The image above shows a painting that Steve Bell did as a tribute to Toulouse Lautrec. Bell mentions that Lautrec was good a drawing prostitutes in Paris. In this image, he has chosen to draw all the prime ministers that he has dealt with. They include Margaret Thatcher, John Major, Tony Blair, Gordon Brown and David Cameron. He has even drew himself into the picture, sitting at the back with his sketchbook.

He says that he wasn't really someone who had an “easy, natural talent for quick caricature, as Gerald Scarfe and Martin Rowson do.” With his caricatures, he has to discover the character behind the face. With his cartoons, he finds something with the person that stands out to him and then just exaggerates on that particular thing he has chosen to draw. 

Bell also does many images parodying celebrated paintings. Examples include his parody of Goya's The Sleep of Reason Produces Monsters, in an editorial cartoon about the UK Independence Party. Also, William Hogarth, J. M. W. Turner and Gustave Doré to name a few..
Steve Bell, The Guardian, 2011
Steve Bell, as mentioned previously, has worked at a number of newspapers and created a number of comics. However, it would be the work that he has produced for The Guardian that is his main source of income. He has worked at the newspaper for 30 years and has produced thousands of cartoons 

The readers and the target audience of his work are going to be mature individuals. His work is certainly not aimed at children as the subjects within his drawings have little to no meaning at all tot them. An individual that is interesting in politics would obviously find his drawings interesting.

His cartoons appear in The Guardian. They, the newspaper, target an educated, middle-class, left-leaning, 18+ audience. Therefore, his cartoons have to correspond with this target audience of the newspaper. 

However, there is a growing shortage in people going out to by a newspaper in todays society and therefore, a knock on effect of this is that less and less people will be seeing Steve Bell’s work. The internet now gives the opportunity for people to read their favourite newspapers online.

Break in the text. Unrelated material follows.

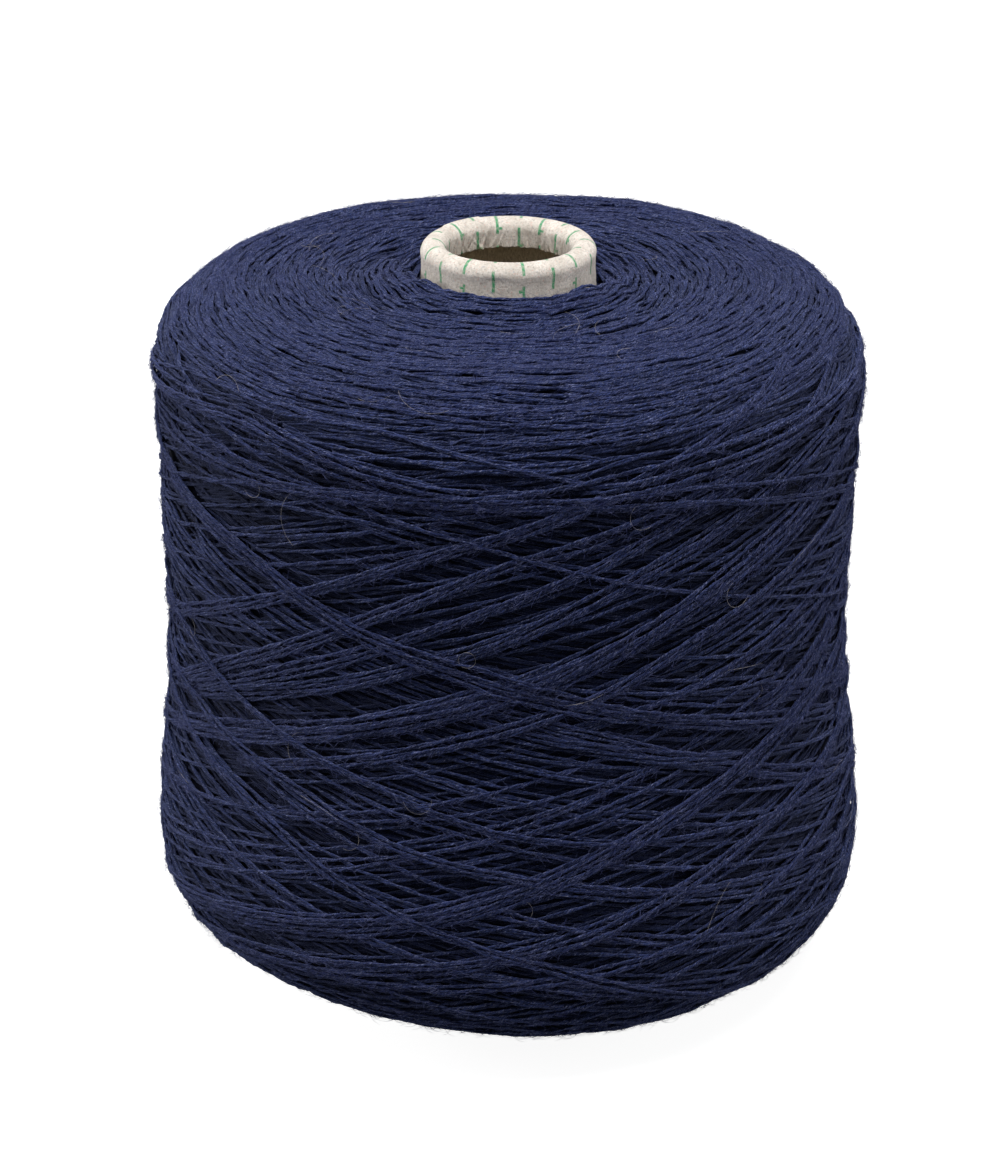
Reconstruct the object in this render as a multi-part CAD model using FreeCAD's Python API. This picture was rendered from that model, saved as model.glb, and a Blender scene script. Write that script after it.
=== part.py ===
import FreeCAD, Part
import math
import os

# A cone of knitting yarn: woolly yarn cross-wound on a tapered paper cone.
# Millimetres. The origin is the centre of the cone's base rim, and +Z runs along the axis
# towards the nose. Every profile is drawn in the XZ plane (X is the radius) and revolved.

# ---- Paper cone ----
CONE_LENGTH = 170.0           # base rim to the crest of the nose
CONE_TAPER = 4.0 + 20.0 / 60  # half angle of the cone, degrees
BASE_RADIUS = 31.0            # outside of the wall at the base rim
BOARD_WALL = 1.7              # wound board, all plies together
BOARD_PLIES = 3               # turns that the board blank makes on the mandrel
COVER_WALL = 0.3              # pale paper glued over the board
FOLD_RADIUS = 0.68            # inside of the nose's fold, between wall and hem
NOSE_FLARE = 0.42             # how far the rolled nose stands out from the wall
NECK_ROUND = 4.0              # hollow that runs from the wall into the nose
HEM_LAND = 3.5                # straight part of the turned-in hem, below the fold
COVER_SETBACK = 0.6           # the ground base edge, where the cover stops above the board
LAP_WIDTH = 9.0               # glued lap of the cover along the cone
LAP_TURN = 128.0              # where the lap lies round the cone, degrees
START_TURN = 185.0            # where the innermost ply starts, degrees
NOTCH_WIDTH = 1.6             # slot in the base rim that holds the yarn's first end
NOTCH_DEPTH = 5.0
NOTCH_TURN = 70.0             # where the slot lies round the rim, degrees

# ---- Wound yarn ----
BASE_BARE = 10.0              # bare cone below the yarn
NOSE_BARE = 8.0               # bare cone above the yarn, nose included
FOOT_REACH = 79.7             # radius at the bulge above the bottom edge
WAIST_REACH = 75.8            # least radius of the side
WAIST_RISE = 52.0             # height of the waist above the bulge
SHOULDER_REACH = 76.6         # radius where the side meets the shoulder
FOOT_ROUND = 25.0             # rounding of the bottom edge
SHOULDER_ROUND = 19.2         # rounding of the shoulder
YARN_CLEARANCE = 0.05         # between the yarn's bore and the paper

TAPER = math.radians(CONE_TAPER)
OUTWARD = (math.cos(TAPER), math.sin(TAPER))   # square to the wall, pointing out
DOWNWARD = (math.sin(TAPER), -math.cos(TAPER))  # along the wall, towards the base
WALL = COVER_WALL + BOARD_WALL
FOLD_OUTER = FOLD_RADIUS + WALL
AXIS = FreeCAD.Vector(0, 0, 1)
ORIGIN = FreeCAD.Vector(0, 0, 0)


def at(radius, height):
    """A point of a profile."""
    return FreeCAD.Vector(radius, 0, height)


def line(start, end):
    return Part.LineSegment(start, end).toShape()


def arc(centre, radius, first, last):
    """An arc in the XZ plane from one angle to another, in radians from +X towards +Z."""
    points = []
    for angle in (first, (first + last) / 2, last):
        points.append(at(centre[0] + radius * math.cos(angle), centre[1] + radius * math.sin(angle)))
    return Part.Arc(*points).toShape()


def revolved(edges):
    """The solid that a closed profile sweeps round the axis."""
    face = Part.Face(Part.Wire(edges))
    return face.revolve(ORIGIN, AXIS, 360)


def turned(shape, degrees):
    """The shape turned round the cone's axis."""
    shape.rotate(ORIGIN, AXIS, degrees)
    return shape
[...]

However, Steve Bells work can still be viewed on The Guardians online site. The If… cartoon strips are available to view online. This does mean that if people wanted to view the cartoons, they would have to search the website to find them. Whereas in the newspaper, the cartoons are almost “forced” upon the reader. Obviously the reader of the newspaper could make the decision to completely skip the page that they are on however they would have ultimately seen the image. On the online site, the reader has to make the effort to find his images. Therefore, his images are probably get less and less attention as people are unlikely to search for them.
Steve Bell, The Guardian, 2013

In an interview, Steve Bell shows a number of sketchbooks that are taken with him when going to different press conferences. He does a lot of drawings from a first hand experience with the different politicians that he decides to put into his cartoons. From seeing these characters first hand, he is able to see if there are any things in particular that stand out to him. If so, he can then use that and exaggerate it in his caricatures. 

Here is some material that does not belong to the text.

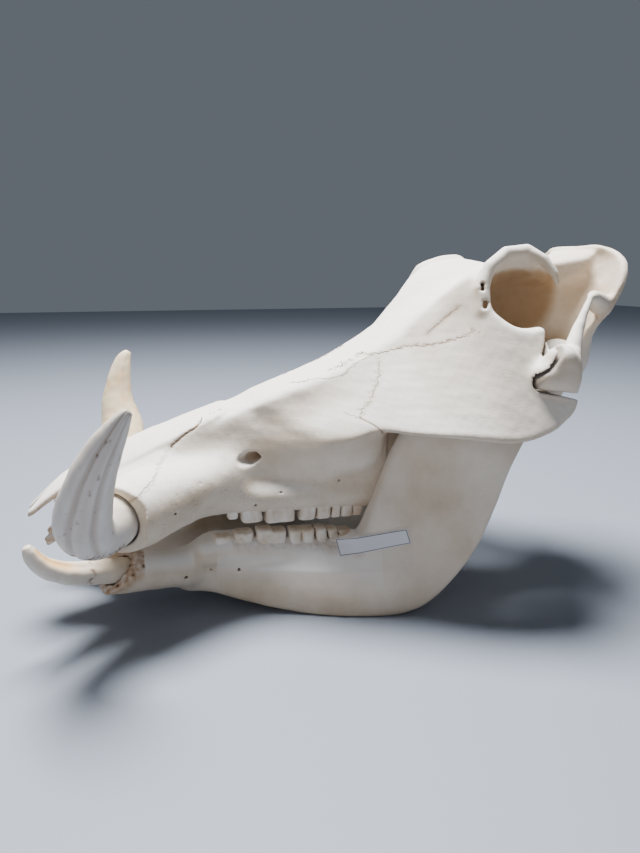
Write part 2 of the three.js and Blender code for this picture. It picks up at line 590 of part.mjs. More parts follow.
// Bones part along thin cuts. A prism stands on an outline in x and z or x and y, between two planes.
function grown(points, by) {
  return points.map(([u, v], i) => {
    const [a, b] = [points.at(i - 1), points[(i + 1) % points.length]];
    const m = new THREE.Vector2(v - a[1], a[0] - u).normalize();
    const n = new THREE.Vector2(b[1] - v, u - b[0]).normalize();
    const move = m.clone().add(n).multiplyScalar(by / (1 + m.dot(n)));
    return [u + move.x, v + move.y];
  });
}
function prism(points, [from, to], plane, by = 0) {
  const shape = new THREE.Shape(grown(points, by).map(([u, v]) => new THREE.Vector2(u, v)));
  const geometry = new THREE.ExtrudeGeometry(shape, { depth: to - from + 2 * by, bevelEnabled: false });
  geometry.translate(0, 0, from - by);
  if (plane === 'xz') geometry.rotateX(Math.PI / 2).scale(1, -1, 1);
  const solid = solidFrom(geometry);
  return solid.volume() > 0 ? solid : solidFrom(flipped(geometry));
}
function flipped(geometry) {
  const bare = geometry.clone();
  const p = bare.attributes.position.array;
  for (let i = 0; i < p.length; i += 9)
    for (let k = 0; k < 3; k++) [p[i + k], p[i + 3 + k]] = [p[i + 3 + k], p[i + k]];
  return bare;
}

const NASAL_SIDE = [[-76, 60], [-45, 81], [-22, 90.5], [-8, 96], [30, 110], [90, 136], [162, 160],
  [166, 260], [-76, 260]];
const NASAL_PLAN = [[-80, 0], [-80, 30], [4, 24], [60, 22.5], [120, 19], [158, 10], [160, 0]];
const PREMAXILLA_SIDE = [[-76, 30], [6, 30], [-4, 98], [-12, 100], [-76, 66]];
const JUGAL_SIDE = [[120, 100], [133, 127], [143, 149], [148, 167], [162, 171], [191, 183], [213, 191],
  [218, 200], [250, 200],
  [254, 182], [247, 172], [236, 162], [231, 153], [233, 147.5], [243, 145], [262, 141], [262, 100]].reverse();
const SQUAMOSAL_SIDE = [[262, 141], [243, 145], [233, 147.5], [231, 153], [236, 162], [247, 172],
  [254, 182], [262, 196], [290, 240],
  [305, 240], [305, 120], [262, 120]].reverse();

function part(solid, name, cutter, wider, material) {
  add(name, largest(solid.intersect(cutter)), material);
  return largest(solid.subtract(wider));
}

const skull = new THREE.Group();
function add(name, solid, material) {
  const mesh = new THREE.Mesh(geometryOf(solid), material);
  mesh.name = name;
  skull.add(mesh);
}

let craniumSolid = solidOf(thinned(surfaceOf(cranium, [[-72, -123, 40], [348, 123, 250]],
  3, true), CRANIUM_TRIANGLES));
let jawSolid = solidOf(thinned(surfaceOf(jaw, [[-30, -105, -6], [264, 105, 159]], 3, true), JAW_TRIANGLES));
const table = new THREE.BoxGeometry(500, 300, 20);
table.translate(100, 0, -10);
jawSolid = largest(jawSolid.subtract(craniumSolid).subtract(solidFrom(table)));

for (const [sideName, side] of SIDES) {
  add(`upper_tusk_${sideName}`, upperTusk(sideName, side, 0), ivory);
  craniumSolid = craniumSolid.subtract(upperTusk(sideName, side, GAP));
  add(`lower_tusk_${sideName}`, lowerTusk(sideName, side, 0), ivory);
  jawSolid = jawSolid.subtract(lowerTusk(sideName, side, GAP));
  for (const row of UPPER_CHEEK) {
    add(`upper_${row[0]}_${sideName}`, cheekTooth('upper', side, row, 0), enamel);
    craniumSolid = craniumSolid.subtract(cheekTooth('upper', side, row, GAP));
    jawSolid = jawSolid.subtract(cheekTooth('upper', side, row, CLEAR));
  }
  for (const row of LOWER_CHEEK) {
    add(`lower_${row[0]}_${sideName}`, cheekTooth('lower', side, row, 0), enamel);
    jawSolid = jawSolid.subtract(cheekTooth('lower', side, row, GAP));
  }
  add(`upper_incisor_${sideName}`, peg(UPPER_INCISOR, side, 0), enamel);
  craniumSolid = craniumSolid.subtract(peg(UPPER_INCISOR, side, GAP));
  LOWER_INCISORS.forEach((points, n) => {
    add(`lower_incisor_${n + 1}_${sideName}`, peg(points, side, 0), enamel);
    jawSolid = jawSolid.subtract(peg(points, side, GAP));
  });
}
add('mandible', largest(jawSolid), bone);

const halfSpan = (side, from, to) => (side < 0 ? [-to, -from] : [from, to]);
// Outlines run anticlockwise, so the mirrored one is turned round.
const planOf = (side) => (side < 0 ? NASAL_PLAN.map(([x, y]) => [x, -y]) : [...NASAL_PLAN].reverse());
for (const [sideName, side] of SIDES) {
  const nasal = (by) =>
    prism(NASAL_SIDE, halfSpan(side, 0, 40), 'xz', by).intersect(prism(planOf(side), [0, 300], 'xy', by));
  craniumSolid = part(craniumSolid, `nasal_${sideName}`, nasal(-GAP / 2), nasal(GAP / 2), bone);
  const jugal = (by) => prism(JUGAL_SIDE, halfSpan(side, 50, 130), 'xz', by);
  craniumSolid = part(craniumSolid, `jugal_${sideName}`, jugal(-GAP / 2), jugal(GAP / 2), bone);
  const squamosal = (by) => prism(SQUAMOSAL_SIDE, halfSpan(side, 60, 130), 'xz', by);
  craniumSolid = part(craniumSolid, `squamosal_${sideName}`, squamosal(-GAP / 2), squamosal(GAP / 2), bone);
  const premaxilla = (by) => prism(PREMAXILLA_SIDE, halfSpan(side, 0, 33), 'xz', by);
  craniumSolid = part(craniumSolid, `premaxilla_${sideName}`, premaxilla(-GAP / 2), premaxilla(GAP / 2), bone);
}
add('cranium', craniumSolid, bone);

// The origin is under the middle of the whole skull, on the table.
const extent = new THREE.Box3().setFromObject(skull);
const centre = extent.getCenter(new THREE.Vector3());
skull.position.set(-centre.x, -centre.y, -extent.min.z);

export default skull;
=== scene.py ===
import bpy
import math
import numpy as np
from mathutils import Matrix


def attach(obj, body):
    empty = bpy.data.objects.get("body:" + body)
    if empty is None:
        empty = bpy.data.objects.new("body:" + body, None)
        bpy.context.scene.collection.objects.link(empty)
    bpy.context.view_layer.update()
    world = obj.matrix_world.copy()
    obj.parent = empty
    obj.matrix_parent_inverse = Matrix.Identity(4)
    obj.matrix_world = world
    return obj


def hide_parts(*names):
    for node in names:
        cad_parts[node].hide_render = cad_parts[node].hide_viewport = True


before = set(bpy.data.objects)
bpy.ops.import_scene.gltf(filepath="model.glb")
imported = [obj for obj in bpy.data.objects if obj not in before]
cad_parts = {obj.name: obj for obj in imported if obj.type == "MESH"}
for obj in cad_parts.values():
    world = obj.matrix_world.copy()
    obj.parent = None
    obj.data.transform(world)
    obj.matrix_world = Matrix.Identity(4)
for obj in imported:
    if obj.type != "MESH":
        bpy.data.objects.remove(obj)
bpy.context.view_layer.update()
import openvdb
from mathutils import Vector
from mathutils.bvhtree import BVHTree


# The room: a pale table under soft studio light, one large lamp above and behind, a weak one in
# front. The camera stands half a metre away, a little above the skull, on its left side. The skull
# is drawn with its origin at the front of the jaw, and SHIFT moves it to the frame's origin.
SHIFT = np.array([134.922, 1.711, 0.0])
PICTURE_HEIGHT, FOCAL_LENGTH = 853, 690
SENSOR = 36
camera = bpy.data.objects.new("camera", bpy.data.cameras.new("camera"))
bpy.context.scene.collection.objects.link(camera)
bpy.context.scene.camera = camera
camera.data.sensor_width = SENSOR
camera.data.lens = FOCAL_LENGTH * SENSOR / PICTURE_HEIGHT
camera.data.clip_start = 0.01
camera.location = (np.array([0.0, -438.52, 214.01]) - SHIFT) / 1000
camera.rotation_euler = (math.radians(90 - 12.64), 0, math.radians(-16.09))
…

For example, when it came to drawing Tony Blair,“It wasn't until stalking him at the Labour conference in Blackpool in 1994 that I noticed he had a little mad eye of his very own: politically and visually, he was channelling Thatcher.” This can be seen in his cartoons of Tony Blair.  
Steve Bell, The Guardian, 2003

As the cartoon shows above, Bell has decided to play on this idea that Tony Blair is “mad”. Like he had said about noticing that he had a mad little eye of his own, he has depicted this by simply making his right eye smaller that the left. Also, he decided to give Blair a split personality in this cartoon. This can be seen first with the text and secondly with the use of the colour red on his face in every other image. 

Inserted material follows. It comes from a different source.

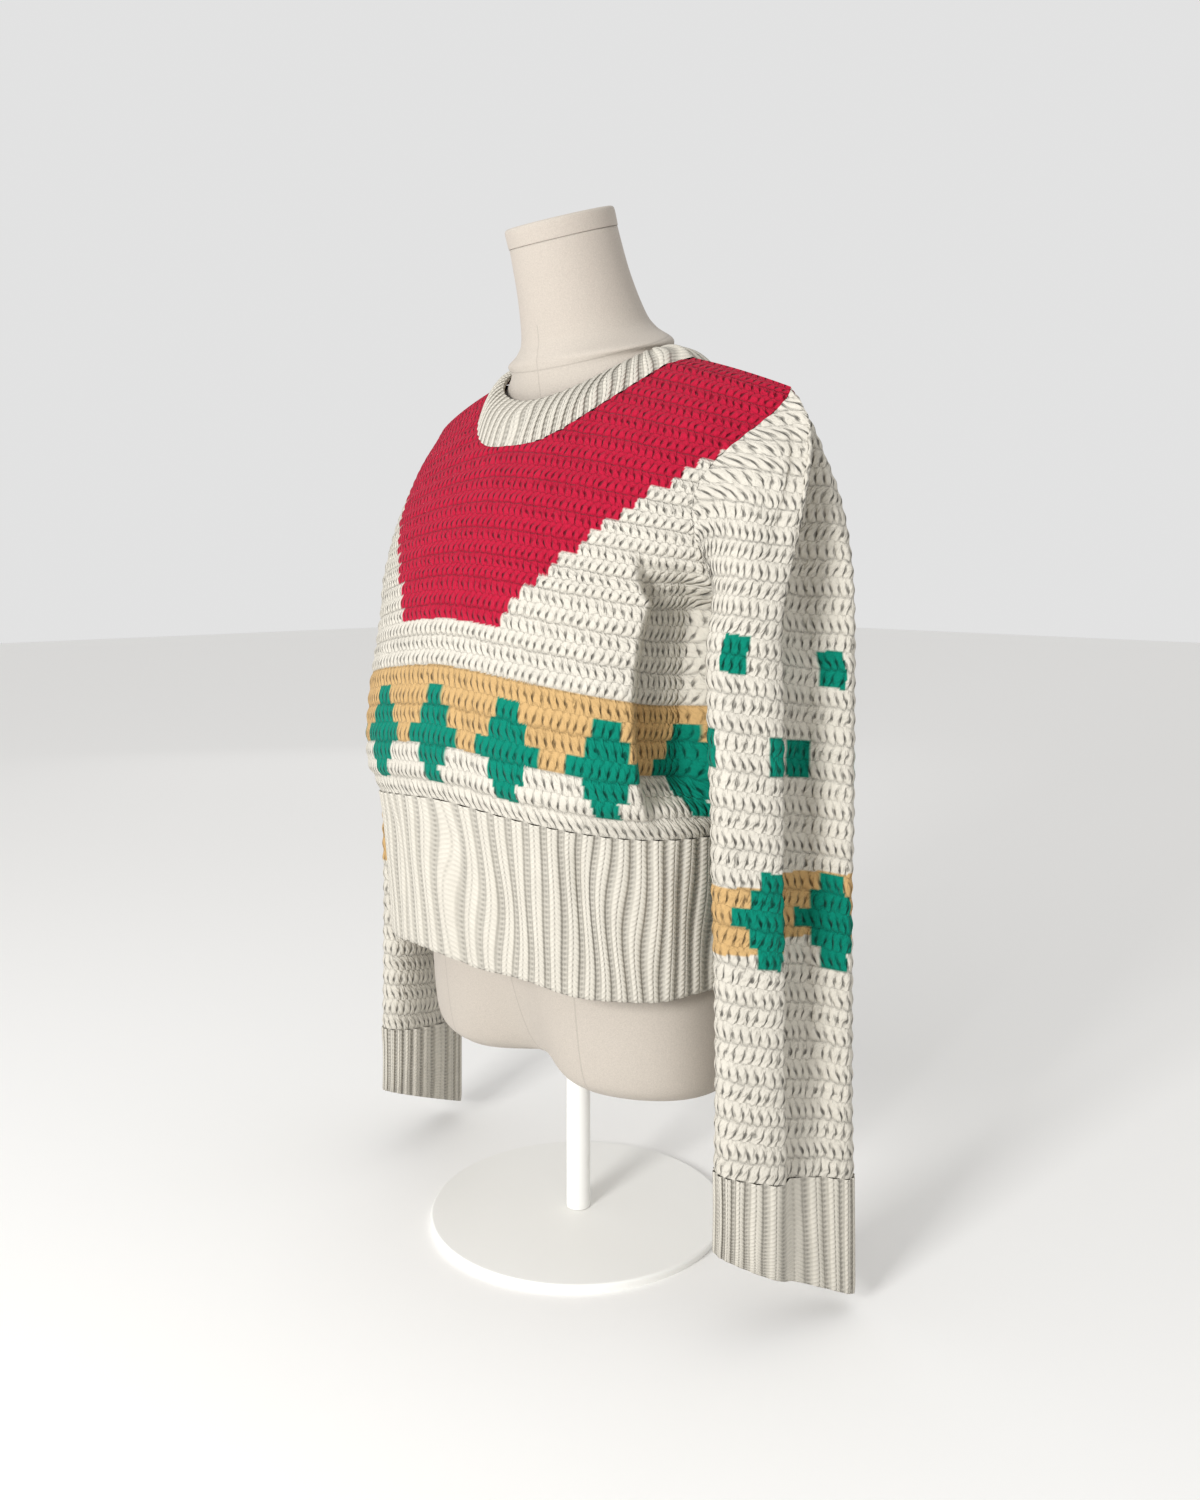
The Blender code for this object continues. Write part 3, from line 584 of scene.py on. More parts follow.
def rib_material():
    """Cotton yarn in two by two rib: raised pairs of knit columns and grooves that show the purl side, with
    painted shade in the grooves, at the pinholes and on the purl bumps, and a little painted light on the
    knit legs.
    """
    material, tree, shader = new_material("cotton yarn, knitted rib")
    uv = add_node(tree, "ShaderNodeUVMap", {"uv_map": "stitches"})
    parts = add_node(tree, "ShaderNodeSeparateXYZ", None, {0: uv.outputs[0]})
    known = {"u": parts.outputs[0], "v": parts.outputs[1]}
    full = 2.0 * math.pi
    steps = (
        ("shifted", "ADD", "u", 0.5),
        ("across0", "FRACT", "shifted"),
        ("across", "SUBTRACT", "across0", 0.5),
        ("centre", "ABSOLUTE", "across"),
        ("groove", "SUBTRACT", 0.5, "centre"),
        ("rise", "MULTIPLY_ADD", "groove", 9.0, -1.0),
        ("rise_low", "MAXIMUM", "rise", 0.0),
        ("raised", "MINIMUM", "rise_low", 1.0),
        ("column0", "MULTIPLY_ADD", "centre", 5.6, -1.0),
        ("column", "MULTIPLY", "column0", "column0"),
        ("column_low", "MINIMUM", "column", 1.0),
        ("crown", "SUBTRACT", 1.0, "column_low"),
        ("leg_turn0", "MULTIPLY", "centre", -2.2),
        ("leg_turn1", "ADD", "v", "leg_turn0"),
        ("leg_turn", "MULTIPLY", "leg_turn1", full),
        ("leg_cos", "COSINE", "leg_turn"),
        ("leg", "MULTIPLY_ADD", "leg_cos", 0.5, 0.5),
        ("v_turn", "MULTIPLY", "v", full),
        ("v_cos", "COSINE", "v_turn"),
        ("beat", "MULTIPLY_ADD", "v_cos", 0.5, 0.5),
        ("offbeat", "SUBTRACT", 1.0, "beat"),
        ("middle_near", "MULTIPLY_ADD", "centre", -16.0, 1.0),
        ("middle", "MAXIMUM", "middle_near", 0.0),
        ("pin", "MULTIPLY", "middle", "beat"),
        ("groove_near", "MULTIPLY_ADD", "groove", -9.0, 1.0),
        ("bottom", "MAXIMUM", "groove_near", 0.0),
        ("purl", "MULTIPLY", "bottom", "offbeat"),
        ("crown_part", "MULTIPLY", "crown", 0.45),
        ("leg_part", "MULTIPLY_ADD", "leg", 0.40, "crown_part"),
        ("height_part", "MULTIPLY_ADD", "pin", -0.5, "leg_part"),
        ("rib_height", "ADD", "height_part", "raised"),
        # Painted shade, darker in the grooves, at the pinholes in the ribs' middles and on the purl bumps at
        # the grooves' bottoms, and painted light, a little lighter on the knit legs.
        ("shade_part", "MULTIPLY_ADD", "raised", 0.20, 0.73),
        ("shade_leg", "MULTIPLY_ADD", "leg", 0.08, "shade_part"),
        ("shade_pin", "MULTIPLY_ADD", "pin", -0.28, "shade_leg"),
        ("painted_rib_shade", "MULTIPLY_ADD", "purl", -0.26, "shade_pin"),
    )
    for name, operation, *values in steps:
        links = {place: known.get(value, value) for place, value in enumerate(values)}
        known[name] = add_node(tree, "ShaderNodeMath", {"operation": operation}, links).outputs[0]
    yarn_finish(tree, shader, known, known["rib_height"], known["painted_rib_shade"], 0.0012)
    return material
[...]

Political caricatures are usually controversial in that there is always going to be someone viewing the artists work that will take offence from it. because of this, many of Steve Bell’s work has been seen as controversial.

One of Bell’s cartoons was seen as “Anti - Semitic”. The cartoon in question was a cartoon depicting Israeli Prime Minister Benjamin Netanyahu as puppet master. The two puppets being UK Foreign Secretary William Hague and Former British PM Tony Blair. 
 
Steve Bell, The Guardian, 2011

The image above shows the Israeli Prime Minister leaning towards the reader in quite a aggressive manner with the two puppets. In the background are missiles coloured in the Israeli flag colours and the words “VOTE LIKUD”, the Israeli prime minister party, are scribed across the top. 

It was seen as controversial as critics also believed it “echoes the anti-Semite rhetoric according to which Israel and Jews secretly control western decision-makers” . The newspaper, The Daily Telegraph, opened a debate on its website. However, the comments soon had to be taken down because of “netizens' fury and insulting remarks.”

Bell did respond to the comments that were made on this particular cartoon. He did this by commenting that the cartoon was about "the cynical manipulation of a situation by a specific politician" and "NOT about cynical manipulation by 'the Jews’.”  With these drawings and cartoons, the artist uses a limited amount of text on the page. Because of this, it leaves the reader to interpret the piece of art how they want to. The problem that this causes is that some of the readers or viewers of the artwork are going to simply assume the artist is trying to suggest something when this is not the artists intention at all.

With political cartoons, the artist is sometimes trying to get there point of view across or counter arguing a point that has been made through the cartoons. This is always going to cause controversy. The ideas that someone has are not going to correspond with the ideas of an another individuals. 

Steve Bell’s cartoons are, as mentioned, part of If… These cartoons can be viewed online and then the website leaves the comments open so that a debate can take place on the subject of the cartoon. Because of this, there is going to be controversial comments made. Again, it is the case that everyone is going to have an opinion on something, whether it be agreeing with the artists message or intentions with the cartoon or the opposing view.